_Direction_
Write out exactly the lines from the line with "for (const [side, label]" through the line with "in imported if", including both, and nothing more.

_Data section_
┄┄┄┄┄┄┄┄┄┄
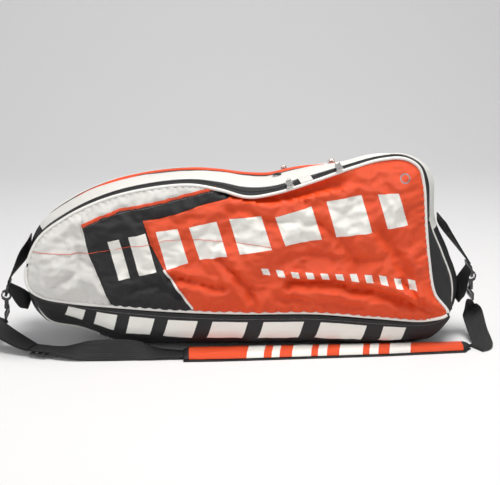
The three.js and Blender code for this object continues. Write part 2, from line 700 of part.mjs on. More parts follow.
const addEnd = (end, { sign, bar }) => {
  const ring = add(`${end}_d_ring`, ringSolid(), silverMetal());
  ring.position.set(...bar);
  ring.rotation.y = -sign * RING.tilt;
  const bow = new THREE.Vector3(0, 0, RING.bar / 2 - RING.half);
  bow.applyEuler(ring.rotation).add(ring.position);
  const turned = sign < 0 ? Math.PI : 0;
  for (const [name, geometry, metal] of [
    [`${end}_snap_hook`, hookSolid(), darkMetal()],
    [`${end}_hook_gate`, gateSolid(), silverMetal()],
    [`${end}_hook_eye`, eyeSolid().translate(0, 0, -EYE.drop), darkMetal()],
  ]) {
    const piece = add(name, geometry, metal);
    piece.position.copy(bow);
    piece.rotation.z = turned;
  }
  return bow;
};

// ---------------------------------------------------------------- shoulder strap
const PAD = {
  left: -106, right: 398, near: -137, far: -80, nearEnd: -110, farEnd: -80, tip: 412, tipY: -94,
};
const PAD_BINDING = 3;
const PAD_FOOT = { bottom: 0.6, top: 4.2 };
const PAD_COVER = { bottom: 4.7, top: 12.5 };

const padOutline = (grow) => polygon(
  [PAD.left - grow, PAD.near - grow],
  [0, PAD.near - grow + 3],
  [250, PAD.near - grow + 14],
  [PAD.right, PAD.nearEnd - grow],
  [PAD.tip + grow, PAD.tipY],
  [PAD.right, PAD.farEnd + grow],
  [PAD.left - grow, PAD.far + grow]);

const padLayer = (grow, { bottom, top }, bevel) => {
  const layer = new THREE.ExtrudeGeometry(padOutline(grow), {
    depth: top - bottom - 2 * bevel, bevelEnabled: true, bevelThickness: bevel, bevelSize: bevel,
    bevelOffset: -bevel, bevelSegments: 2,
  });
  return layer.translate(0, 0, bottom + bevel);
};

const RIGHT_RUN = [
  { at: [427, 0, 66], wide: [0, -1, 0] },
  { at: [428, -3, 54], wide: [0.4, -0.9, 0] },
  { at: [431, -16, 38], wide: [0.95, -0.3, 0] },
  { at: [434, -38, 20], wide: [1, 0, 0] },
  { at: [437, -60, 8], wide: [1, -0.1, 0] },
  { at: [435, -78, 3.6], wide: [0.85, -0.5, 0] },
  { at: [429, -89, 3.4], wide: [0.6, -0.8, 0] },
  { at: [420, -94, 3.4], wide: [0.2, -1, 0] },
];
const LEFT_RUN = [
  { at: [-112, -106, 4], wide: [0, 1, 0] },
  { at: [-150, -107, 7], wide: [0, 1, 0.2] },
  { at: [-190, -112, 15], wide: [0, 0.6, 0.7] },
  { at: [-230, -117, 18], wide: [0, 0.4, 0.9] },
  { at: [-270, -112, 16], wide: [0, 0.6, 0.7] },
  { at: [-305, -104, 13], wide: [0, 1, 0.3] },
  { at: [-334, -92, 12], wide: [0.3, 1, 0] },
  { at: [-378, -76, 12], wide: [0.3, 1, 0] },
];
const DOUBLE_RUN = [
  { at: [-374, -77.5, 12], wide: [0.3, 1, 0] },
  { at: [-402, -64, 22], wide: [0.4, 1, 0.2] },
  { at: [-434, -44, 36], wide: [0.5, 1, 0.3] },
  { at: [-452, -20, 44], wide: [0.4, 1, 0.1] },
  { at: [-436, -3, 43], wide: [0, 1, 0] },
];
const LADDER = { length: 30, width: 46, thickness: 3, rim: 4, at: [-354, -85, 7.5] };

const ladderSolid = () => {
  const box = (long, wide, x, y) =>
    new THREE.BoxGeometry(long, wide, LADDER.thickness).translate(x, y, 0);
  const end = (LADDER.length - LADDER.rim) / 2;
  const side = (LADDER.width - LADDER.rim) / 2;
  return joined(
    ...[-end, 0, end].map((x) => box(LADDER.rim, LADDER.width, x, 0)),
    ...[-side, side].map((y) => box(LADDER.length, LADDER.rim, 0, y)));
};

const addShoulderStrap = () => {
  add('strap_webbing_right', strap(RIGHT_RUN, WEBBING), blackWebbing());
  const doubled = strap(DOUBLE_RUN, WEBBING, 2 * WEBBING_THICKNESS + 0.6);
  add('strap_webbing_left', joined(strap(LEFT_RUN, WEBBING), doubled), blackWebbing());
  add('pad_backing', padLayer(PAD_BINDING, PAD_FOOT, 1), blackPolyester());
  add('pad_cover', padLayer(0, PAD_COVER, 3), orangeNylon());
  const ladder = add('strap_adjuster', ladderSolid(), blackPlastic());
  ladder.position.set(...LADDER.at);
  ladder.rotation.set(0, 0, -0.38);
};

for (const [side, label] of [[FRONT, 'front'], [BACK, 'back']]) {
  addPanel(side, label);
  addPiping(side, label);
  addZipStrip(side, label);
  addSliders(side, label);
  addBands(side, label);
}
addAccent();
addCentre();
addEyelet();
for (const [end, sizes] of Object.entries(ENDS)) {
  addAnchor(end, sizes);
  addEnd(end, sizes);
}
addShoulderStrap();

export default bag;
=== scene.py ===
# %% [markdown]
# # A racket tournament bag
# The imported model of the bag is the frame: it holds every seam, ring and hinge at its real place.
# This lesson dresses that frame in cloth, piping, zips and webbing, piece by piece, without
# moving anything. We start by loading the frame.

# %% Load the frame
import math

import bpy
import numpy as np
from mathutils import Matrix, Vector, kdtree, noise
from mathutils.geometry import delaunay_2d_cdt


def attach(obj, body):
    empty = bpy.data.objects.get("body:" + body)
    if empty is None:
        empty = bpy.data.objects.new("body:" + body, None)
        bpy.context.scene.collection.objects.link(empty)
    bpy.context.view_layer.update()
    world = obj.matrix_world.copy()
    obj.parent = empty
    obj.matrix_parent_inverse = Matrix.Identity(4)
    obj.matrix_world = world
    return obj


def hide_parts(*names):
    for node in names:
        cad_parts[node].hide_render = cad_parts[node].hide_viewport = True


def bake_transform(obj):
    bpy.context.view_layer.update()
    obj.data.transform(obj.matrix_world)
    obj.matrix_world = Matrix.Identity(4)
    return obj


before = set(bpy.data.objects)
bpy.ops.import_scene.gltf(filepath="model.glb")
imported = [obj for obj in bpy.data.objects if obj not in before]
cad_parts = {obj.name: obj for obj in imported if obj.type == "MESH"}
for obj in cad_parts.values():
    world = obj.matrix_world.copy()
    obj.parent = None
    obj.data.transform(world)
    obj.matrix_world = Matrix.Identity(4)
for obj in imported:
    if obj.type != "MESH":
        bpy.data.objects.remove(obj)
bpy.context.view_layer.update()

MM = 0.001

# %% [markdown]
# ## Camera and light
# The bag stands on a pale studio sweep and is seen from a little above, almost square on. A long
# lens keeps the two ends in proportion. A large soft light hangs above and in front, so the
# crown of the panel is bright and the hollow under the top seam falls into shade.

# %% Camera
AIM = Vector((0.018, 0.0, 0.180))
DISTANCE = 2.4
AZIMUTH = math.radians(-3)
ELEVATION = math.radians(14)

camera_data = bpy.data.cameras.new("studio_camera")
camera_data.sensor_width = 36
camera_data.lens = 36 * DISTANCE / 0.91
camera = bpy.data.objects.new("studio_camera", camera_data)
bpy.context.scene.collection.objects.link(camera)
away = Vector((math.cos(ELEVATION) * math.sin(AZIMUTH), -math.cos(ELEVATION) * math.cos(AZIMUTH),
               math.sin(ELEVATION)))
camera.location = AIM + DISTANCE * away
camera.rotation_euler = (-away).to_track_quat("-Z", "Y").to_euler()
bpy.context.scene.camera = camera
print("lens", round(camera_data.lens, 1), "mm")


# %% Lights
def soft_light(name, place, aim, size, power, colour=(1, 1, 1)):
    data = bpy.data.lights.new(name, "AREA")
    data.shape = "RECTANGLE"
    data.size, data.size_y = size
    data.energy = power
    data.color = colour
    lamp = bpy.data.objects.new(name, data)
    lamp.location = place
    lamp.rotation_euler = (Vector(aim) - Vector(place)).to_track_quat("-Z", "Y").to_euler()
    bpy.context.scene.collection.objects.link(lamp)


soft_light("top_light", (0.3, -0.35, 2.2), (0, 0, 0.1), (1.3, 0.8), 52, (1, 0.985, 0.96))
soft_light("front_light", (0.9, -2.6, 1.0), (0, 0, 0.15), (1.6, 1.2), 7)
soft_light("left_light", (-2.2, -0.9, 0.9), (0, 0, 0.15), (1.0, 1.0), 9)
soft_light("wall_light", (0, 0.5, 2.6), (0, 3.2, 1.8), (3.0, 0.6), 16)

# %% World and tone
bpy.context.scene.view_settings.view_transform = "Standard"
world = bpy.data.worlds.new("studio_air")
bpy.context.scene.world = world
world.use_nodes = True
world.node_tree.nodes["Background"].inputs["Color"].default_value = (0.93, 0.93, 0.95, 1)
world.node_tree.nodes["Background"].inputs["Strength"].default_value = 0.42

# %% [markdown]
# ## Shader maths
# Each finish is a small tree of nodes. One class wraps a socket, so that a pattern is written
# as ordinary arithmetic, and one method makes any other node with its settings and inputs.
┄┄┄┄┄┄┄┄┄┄
_Finished exercise_
for (const [side, label] of [[FRONT, 'front'], [BACK, 'back']]) {
  addPanel(side, label);
  addPiping(side, label);
  addZipStrip(side, label);
  addSliders(side, label);
  addBands(side, label);
}
addAccent();
addCentre();
addEyelet();
for (const [end, sizes] of Object.entries(ENDS)) {
  addAnchor(end, sizes);
  addEnd(end, sizes);
}
addShoulderStrap();

export default bag;
=== scene.py ===
# %% [markdown]
# # A racket tournament bag
# The imported model of the bag is the frame: it holds every seam, ring and hinge at its real place.
# This lesson dresses that frame in cloth, piping, zips and webbing, piece by piece, without
# moving anything. We start by loading the frame.

# %% Load the frame
import math

import bpy
import numpy as np
from mathutils import Matrix, Vector, kdtree, noise
from mathutils.geometry import delaunay_2d_cdt


def attach(obj, body):
    empty = bpy.data.objects.get("body:" + body)
    if empty is None:
        empty = bpy.data.objects.new("body:" + body, None)
        bpy.context.scene.collection.objects.link(empty)
    bpy.context.view_layer.update()
    world = obj.matrix_world.copy()
    obj.parent = empty
    obj.matrix_parent_inverse = Matrix.Identity(4)
    obj.matrix_world = world
    return obj


def hide_parts(*names):
    for node in names:
        cad_parts[node].hide_render = cad_parts[node].hide_viewport = True


def bake_transform(obj):
    bpy.context.view_layer.update()
    obj.data.transform(obj.matrix_world)
    obj.matrix_world = Matrix.Identity(4)
    return obj


before = set(bpy.data.objects)
bpy.ops.import_scene.gltf(filepath="model.glb")
imported = [obj for obj in bpy.data.objects if obj not in before]
cad_parts = {obj.name: obj for obj in imported if obj.type == "MESH"}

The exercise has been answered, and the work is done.